Let’s skip for a moment the middle of the test automation pyramid and jump right to the top: the user interface level. Automated user interface testing is placed at the top of the test automation pyramid because we want to do as little of it as possible.

Suppose we wish to test a very simple calculator that allows a user to enter two integers, click either a multiply or divide button, and then see the result of that operation. To test this through the user interface, we would script a series of tests to drive the user interface, type the appropriate values into the fields, press the multiply or divide button, and then compare expected and actual values. Testing in this manner would certainly work but would be brittle, expensive, and time consuming.

Additionally, testing an application this way is partially redundant—think about how many times a suite of tests like this will test the user interface. Each test case will invoke the code that connects the multiply or divide button to the code in the guts of the application that does the math. Each test case will also test the code that displays results. And so on. Testing through the user interface like this is expensive and should be minimized. Although there are many test cases that need to be invoked, not all need to be run through the user interface.

And this is where the service layer of the test automation pyramid comes in. Although I refer to the middle layer of the test automation pyramid as the service layer, I am not restricting us to using only a service-oriented architecture. All applications are made up of various services. In the way I’m using it, a service is something the application does in response to some input or set of inputs. Our example calculator involves two services: multiply and divide.

Service-level testing is about testing the services of an application separately from its user interface. So instead of running a dozen or so multiplication test cases through the calculator’s user interface, we instead perform those tests at the service level.

Where many organizations have gone wrong in their test automation efforts over the years has been in ignoring this whole middle layer of service testing. Although automated unit testing is wonderful, it can cover only so much of an application’s testing needs. Without service-level testing to fill the gap between unit and user interface testing, all other testing ends up being performed through the user interface, resulting in tests that are expensive to run, expensive to write, and brittle.

For more on Scrum and agile testing, pick up a copy of Succeeding with Agile.

Tags:

17 Responses to “The Forgotten Layer of the Test Automation Pyramid”

  1. This seems to be what web testing has been doing quite well for the last couple of years.

    With the advent of BDD most of the test suites supporting it (Cucumber etc) work exactly via a series of automated calls to controllers without browser interface.

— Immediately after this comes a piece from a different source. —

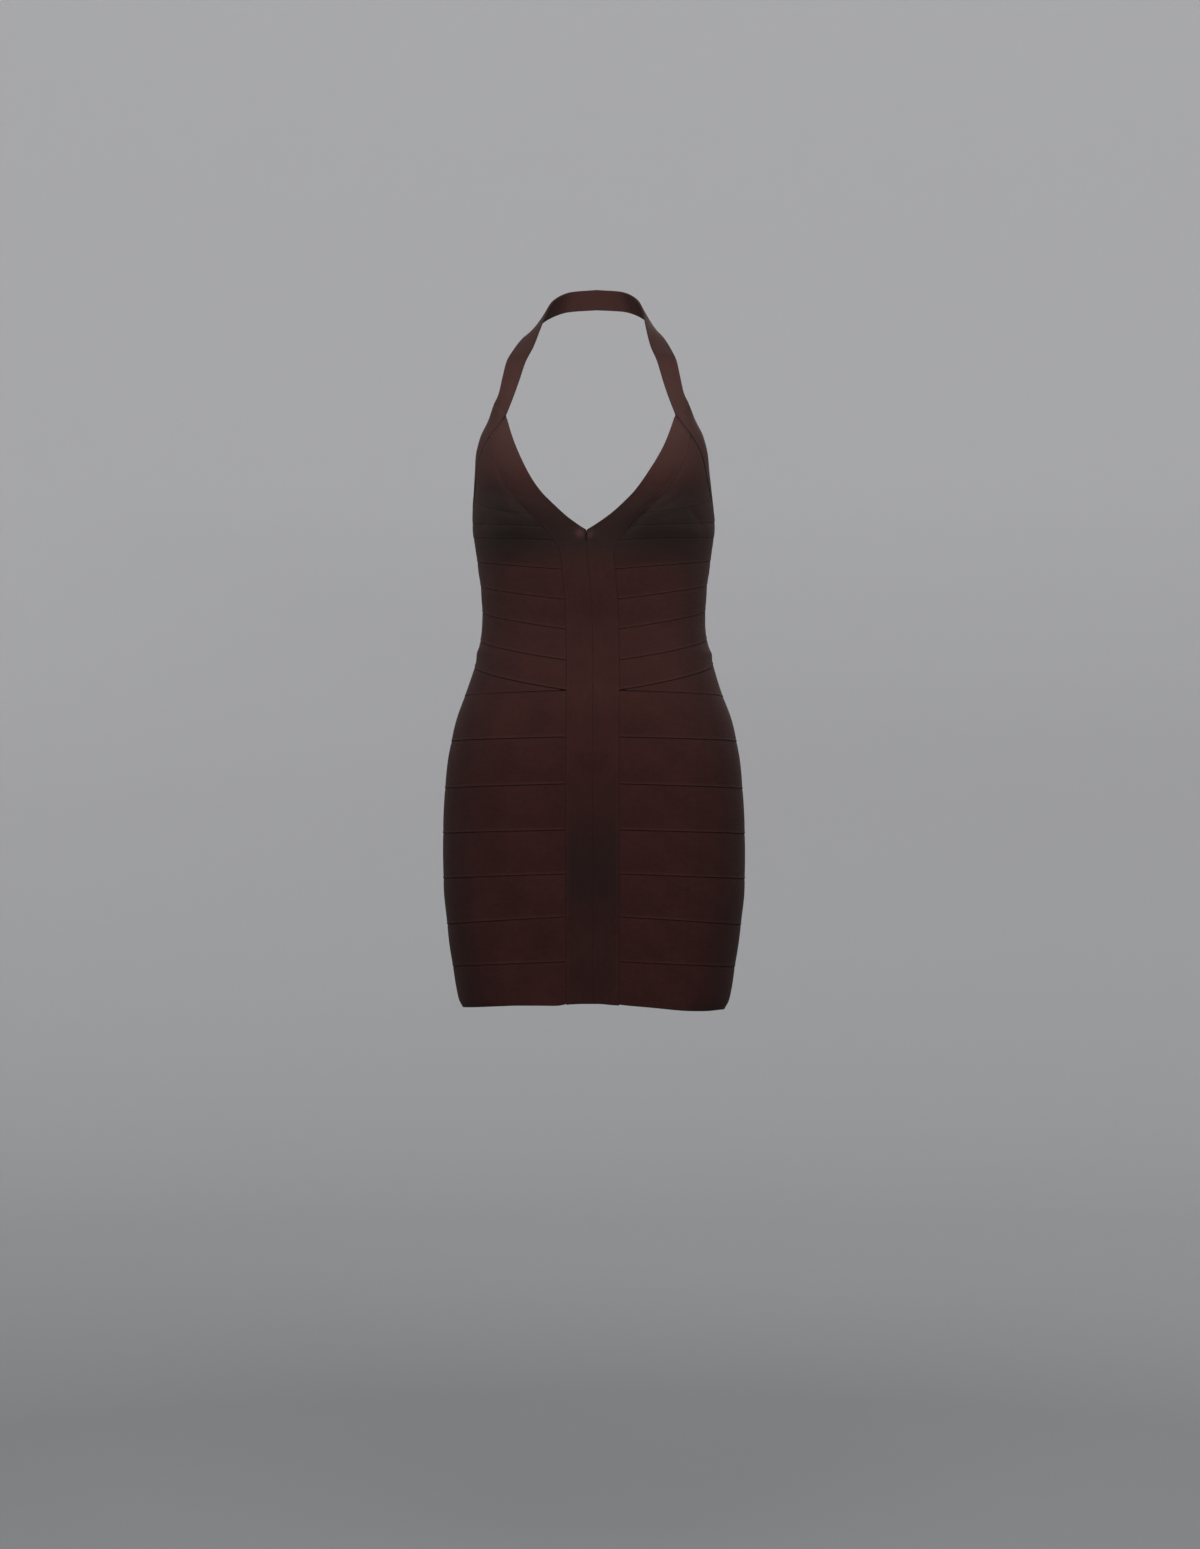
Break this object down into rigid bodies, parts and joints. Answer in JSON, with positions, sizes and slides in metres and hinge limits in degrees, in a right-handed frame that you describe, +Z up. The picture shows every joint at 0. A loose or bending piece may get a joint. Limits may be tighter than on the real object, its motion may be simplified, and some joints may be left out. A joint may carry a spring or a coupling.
{
  "type": "halter bodycon dress",
  "caption": "Close-fitting thigh-length halter dress with a deep V neck, sewn from horizontal knit bands, as a hollow worn form open at neck, back, armholes and hem.",
  "frame": {"origin": "the middle of the halter strap's inner face where it rests on the back of the wearer's neck", "axes": "+Z up the standing wearer, -Y out of the front of the dress, +X to the right as the front is looked at"},
  "size_m": [0.3212, 0.2404, 0.7719],
  "materials": {
    "band_knit": "dense matte ribbed bandage knit, very dark brown with a faint soft sheen at grazing angles"
  },
  "bodies": {
    "root": {"under_cup_band": "band_knit", "bodice_band_1": "band_knit", "bodice_band_2": "band_knit", "bodice_band_3": "band_knit", "bodice_band_4": "band_knit", "bodice_band_5": "band_knit", "hip_wedge_band": "band_knit", "skirt_band_1": "band_knit", "skirt_band_2": "band_knit", "skirt_band_3": "band_knit", "skirt_band_4": "band_knit", "skirt_band_5": "band_knit", "skirt_band_6": "band_knit", "skirt_band_7": "band_knit", "upper_bust_band_left": "band_knit", "upper_bust_band_right": "band_knit", "cup_left": "band_knit", "cup_right": "band_knit", "neck_front_band_left": "band_knit", "neck_front_band_right": "band_knit", "halter_strap": "band_knit"}
  },
  "joints": []
}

    I’ve seen far more organisations implementing something like Cucumber than the more in depth browser interfaces like Selenium, for exactly the reasons that you outline here. Perhaps my view is biased by mostly hanging around Rails shops rather than places using slower moving languages though.

  2. Laurent Bristiel says:

    Thanks for the explanation.

    I recently used your pyramid metaphor in my company as a QA manager trying to describe the testing strategy I want to follow.

    I ended up replacing “UI” by “End-to-end” for a couple of reasons like :
    - UI make people think about GUI (which is your example) which does not exist for a bunch of products (eg. batch).
    - the top of the pyramid is rather “testing the whole system the way it will be used” or “testing in pre-production environment”. So for some people it will mean, use it through the UI that I did not used as entry point in my “Service Layer”. For some other people it will mean “test my system on the real database instead of memory one”. For some other it will be, test my system with real data instead of QA test cases.
    - I could have “unit test” or “service test” testing the UI itself. For example, I could check that the multply button appears on the screen, or is clickable, without checking the results. In this case I would not be on the top of your pyramid.

    To me, going up the pyramid is testing bigger bricks of the whole wall rather than going closer to UI.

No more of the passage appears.